Hiçbir işi düzgün yapmamaya yemin etmişim sanki
"Bu işin zaten en başından beri yürümeyeceğini biliyormuşçasına bir sesle..."
– İmkânın varken neden vazgeçmedin, Şef?
+ Kanatsız doğmuş kuş misali, Alfred... Fıtratıma tersim.
Aslında ben de biliyordum bu işin yürümeyeceğini ama kendime engel olamadım.
Belki de hayattaki en büyük hatamdır, kısmetim olmayacağını bildiğim şeyleri kaderim sanmam.
Galiba artık hayallerimi yontup ufaltmayı öğrenmeliyim.
Konuşmalarımdan sonra Alfred, çok üzüldüğümü anlamıştı.
Ve sıkıldığımı da... Çünkü o, yalnız kalmayı, tek başıma oturup hayaller kurmayı, tek başıma kitap okumayı ne kadar çok sevdiğimi biliyordu.
– Biraz yalnız kalman gerek, Şef. Şimdilik gidiyorum ama daha sonra tekrar uğrayacağım.
Alfred’i uğurladıktan sonra, mutfakta loş ışık altında duran sandalyeyi fark ettim ve oraya doğru gittim.
Üstündeki tozdan, uzun bir süredir kimsenin üzerine oturmadığı anlaşılıyordu.
Severim insan elinin değmediği şeyi...
İnsan elinin uzatıp da ulaşamadığı her şey benim için kutsaldır; cennetten bir parça gibidir.
İnsan elinin değdiği şeyler ise gözümde bir yığın çöpten ibarettir.

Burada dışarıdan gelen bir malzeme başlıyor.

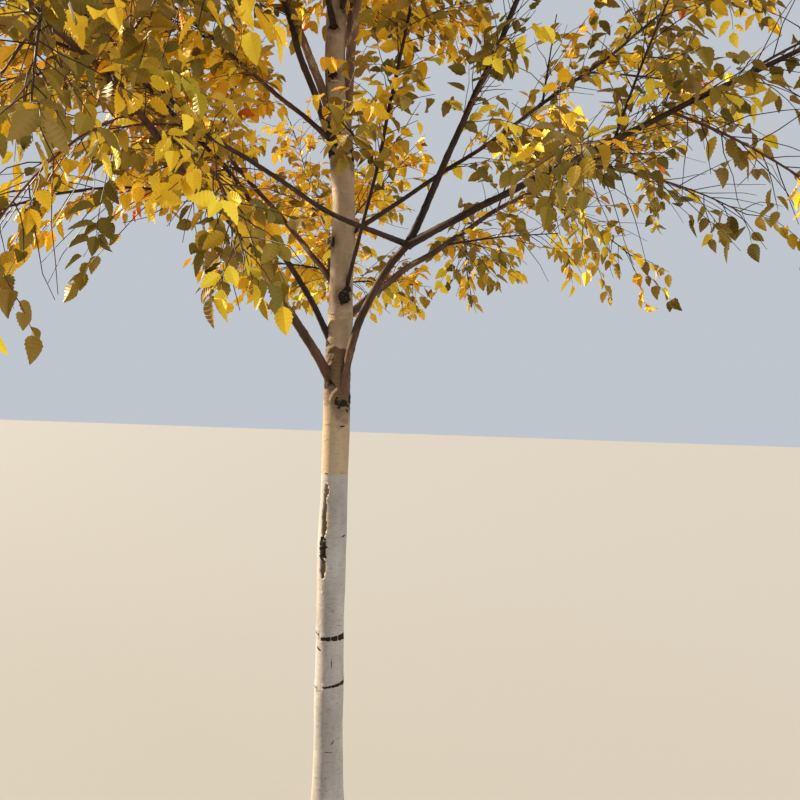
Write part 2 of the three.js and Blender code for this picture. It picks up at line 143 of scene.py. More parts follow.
# The finer twigs and the leaves, which only this script grows. The first table gives the gap between the
# twigs on a limb's shoots and stem, the share of twigs without leaves, and the mix of tints. The darker
# mixes are painted shade on masses seen from their shaded side; the brightest is partly a painted glow of
# back-lit leaves.
LEAFINESS = dict(
    left_low=(0.022, 0.42, "olive"), front_cross=(0.022, 0.42, "olive"), back_right=(0.022, 0.45, "olive"),
    right_reach=(0.024, 0.64, "dull"), right_riser=(0.022, 0.50, "dull"), right_mid=(0.022, 0.45, "dull"),
    front_right=(0.017, 0.22, "mixed"), front_upper=(0.017, 0.12, "mixed"), left_mid=(0.015, 0.10, "mixed"),
    left_whorl=(0.013, 0.06, "mixed"), right_leader=(0.014, 0.08, "mixed"),
    back_left=(0.014, 0.10, "bright"), back_whorl=(0.014, 0.08, "bright"),
    left_leader=(0.012, 0.04, "bright"), left_upper=(0.012, 0.04, "bright"),
)
OTHER_LEAFINESS = (0.021, 0.28, "bright")
CLOSE_MASSES = ("left_low", "front_cross", "front_upper", "front_right", "right_reach")
WIDE_REACH = 0.85  # a mass that reaches this far has the longest twigs
FIRST_TWIG = (0.05, 0.06)  # from the foot of a stem, and of a shoot
STEM_TWIGS = 0.75  # their length against that of the twigs on shoots
TWIG_LENGTH = (0.16, 0.46)
TWIG_TAPER = 0.45  # how much shorter the last twig of a shoot is
TWIG_STEPS = 4
TWIG_SPLAY = (26, 56)  # degrees off the shoot
TWIG_SCATTER = 35  # degrees round the shoot
TWIG_WANDER = 0.13
TWIG_DROOP = 0.05  # how much a twig sinks at each step, and more where its limb's shoots hang
TWIG_HANG = 0.4
TWIG_RADIUS = (0.0021, 0.0010)
SHOOT_SIDES, TWIG_SIDES = 5, 3
BARE_TWIG = (0.1, 0.55)  # the share of a twig before its first leaf
LEAF_SPACING = 0.031
LEAF_LENGTH = 0.061
LEAF_WIDTH = 0.64  # of its length
LEAF_SCATTER = 0.25
LEAF_FORWARD = (0.25, 0.8)  # along its twig, against out from it and down
LEAF_OUTWARD = (0.5, 1.0)
LEAF_DROOP = (-0.1, 1.2)
LEAF_STRAY = 0.16
LEAF_TILT = 0.55
STALK_LENGTH = 0.16  # of the leaf's length, as all of its measures
STALK_HALF_WIDTHS = (0.008, 0.006)  # at the blade and at the twig
STALK_OVERLAP = 0.02
TOOTH_PLACE = 0.62  # between one vein pair and the next
TOOTH_SCATTER = 0.05
NOTCH_PLACE = 0.98
NOTCH_WIDTH = 0.9
VEIN_PAIRS = dict(close=7, far=4)
LEAF_SHAPES = [  # how much each is folded, curled, pleated and twisted
    (0.30, 0.10, 0.08, 0.1), (0.12, 0.24, 0.09, -0.3), (0.55, 0.06, 0.07, 0.4), (0.20, -0.10, 0.08, 0.2),
    (0.80, 0.20, 0.06, -0.5), (0.05, 0.38, 0.10, 0.6), (0.40, -0.05, 0.07, -0.2), (0.15, 0.12, 0.08, 0.0),
]
STRAY_SHARE = 0.22  # of the leaves have another tint than their spray
BOX_MARGIN = 0.03  # how far a leaf may stand out of its mass's box


def heading(azimuth, rise):
    a, r = math.radians(azimuth), math.radians(rise)
    return np.array([math.cos(a) * math.cos(r), math.sin(a) * math.cos(r), math.sin(r)])


def between(pair, share):
    return pair[0] + (pair[1] - pair[0]) * share


def unit(vectors):
    return vectors / np.linalg.norm(vectors, axis=-1, keepdims=True)


def smoothstep(values, low, high):
    t = np.clip((values - low) / (high - low), 0, 1)
    return t * t * (3 - 2 * t)


def fade(values, low, high):
    """1 under low and 0 over high, with a smooth fall between."""
    return 1 - smoothstep(values, low, high)


def seeded_random(seed):
    """The generator that the solids use, so that the shoots come out the same."""
    state = seed
    while True:
        state = (state * 1664525 + 1013904223) % 4294967296
        yield state / 4294967296


def trunk_centre(height):
    height = np.asarray(height, float)
    centre = np.stack([np.zeros_like(height), np.zeros_like(height), height], axis=-1)
    for low, high, right, away in TRUNK_BENDS:
        share = smoothstep(height, low, high)
        centre[..., 0] += right * share
        centre[..., 1] += away * share
    return centre


def trunk_radius(height):
    left = np.clip(1 - np.asarray(height, float) / LEADER_HEIGHT, 0, 1)
    return TIP_RADIUS + STEM_RADIUS * left ** TAPER


def root_flare(height, angle):
    lobes = 1
    for count, share, phase in ROOT_LOBES:
        lobes = lobes + share * np.cos(count * angle + math.radians(phase))
    return FLARE_RADIUS * lobes * np.exp(-height / FLARE_HEIGHT)


class Limb:
    """A limb from its foot to its last bud: twelve steps, of which the first may be bare bough."""

    def __init__(self, facts, parent, seed):
        self.ease = 1
        self.leaves = 1
        self.lift = SHOOT_LIFT
        self.height = 0
        self.tip_radius = LIMB_TIP_RADIUS
        for key, value in facts.items():
            setattr(self, key, value)
        self.parent = parent
        self.seed = seed
        self.points = self.walk(self.foot())
        after = np.vstack([self.points[1:], self.points[-1:]])
        before = np.vstack([self.points[:1], self.points[:-1]])
        self.along = unit(after - before)
        self.is_leader = self.name == LEADER["name"]
        if self.is_leader:
            self.along[0] = (0, 0, 1)
        steps = np.arange(LIMB_STEPS + 1)
        self.collar = COLLAR * self.radius * np.exp(-steps * self.length / LIMB_STEPS / COLLAR_LENGTH)
        taper = (1 - steps / LIMB_STEPS) ** LIMB_TAPER
        self.radii = self.tip_radius + (self.radius - self.tip_radius) * taper
        knots = {self.bare, LIMB_STEPS, *range(0, LIMB_STEPS, 2)}
        self.stem = [i for i in steps if i >= self.bare and i in knots]

    def foot(self):
        if self.name == LEADER["name"]:
            return trunk_centre(TRUNK_TOP + GAP)
        if self.parent:
            return self.parent.points[-1] - FORK_DEPTH * self.parent.along[-1]
        out = trunk_radius(self.height) - (1 + COLLAR) * self.radius - UNDER_BARK
        return trunk_centre(self.height) + out * heading(self.azimuth, 0)

    def walk(self, foot):
        points = [foot]
        for step in range(LIMB_STEPS):
            share = ((step + 0.5) / LIMB_STEPS) ** self.ease
            stray = WANDER * math.sin(WANDER_RATE * step + math.radians(self.azimuth))
            rise = between((self.rise, self.tip_rise), share) + stray / 2
            way = heading(self.azimuth + self.turn * share + stray, rise)
            points.append(points[-1] + way * self.length / LIMB_STEPS)
        return np.array(points)

    def stem_place(self, share):
        """A point, the direction and the radius at a share of the leafy end."""
        place = share * (len(self.stem) - 1)
        i = min(int(place), len(self.stem) - 2)
        a, b, t = self.stem[i], self.stem[i + 1], place - i
        point = between((self.points[a], self.points[b]), t)
        along = unit(between((self.along[a], self.along[b]), t))
        radii = self.radii + self.collar
        return point, along, between((radii[a], radii[b]), t)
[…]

Sahi, işlediğim hangi günahın içinde insanoğlunun parmağı yoktu ki?
Bu nedenle insanlarla aramda hep bir mesafe bulunur.
Genellikle yalnızlığımda boğulmayı tercih ederim.
Geçenlerde Alfred, neden bu denli çok kitap okuduğumu, neden o kitap yığınlarının arasında yaşadığımı sormuştu.
Çünkü oradaki karakterler beni üzebilecek kadar gerçek değiller.
İnsanlar sadece çıkarları doğrultusunda bir arada bulunmaya meyilli canlılardır.
Bir anne bile sırf çıkarı için çocuğunu sever; çünkü onu sevdiğinde mutlu olur.
Doğanın kanunudur bu.
Şayet anne, çocuğunu her sevmeye kalktığında acı çekseydi, acaba gene sever miydi? (Muamma...)
Üstelik neden böylesine adaletsiz, eşit şartların sağlanmadığı bir dünyada, bu insanların arasında onlarla birlikte yaşamayı isteyeyim ki?
Yaşamak, saf altın misali...
Benim eşelemekten tırnaklarımın altı pas, kir; sırtımdan kemik sesleri gelirken...
Onların eline kazma kürek verildi.
Toprak ana bana çürük elma, onlara ise bakire bir bahçe sundu.
Üstelik artık gökyüzüne de dargınım...
Bana damlatırken, onlara oluk oluk akıtıyordu.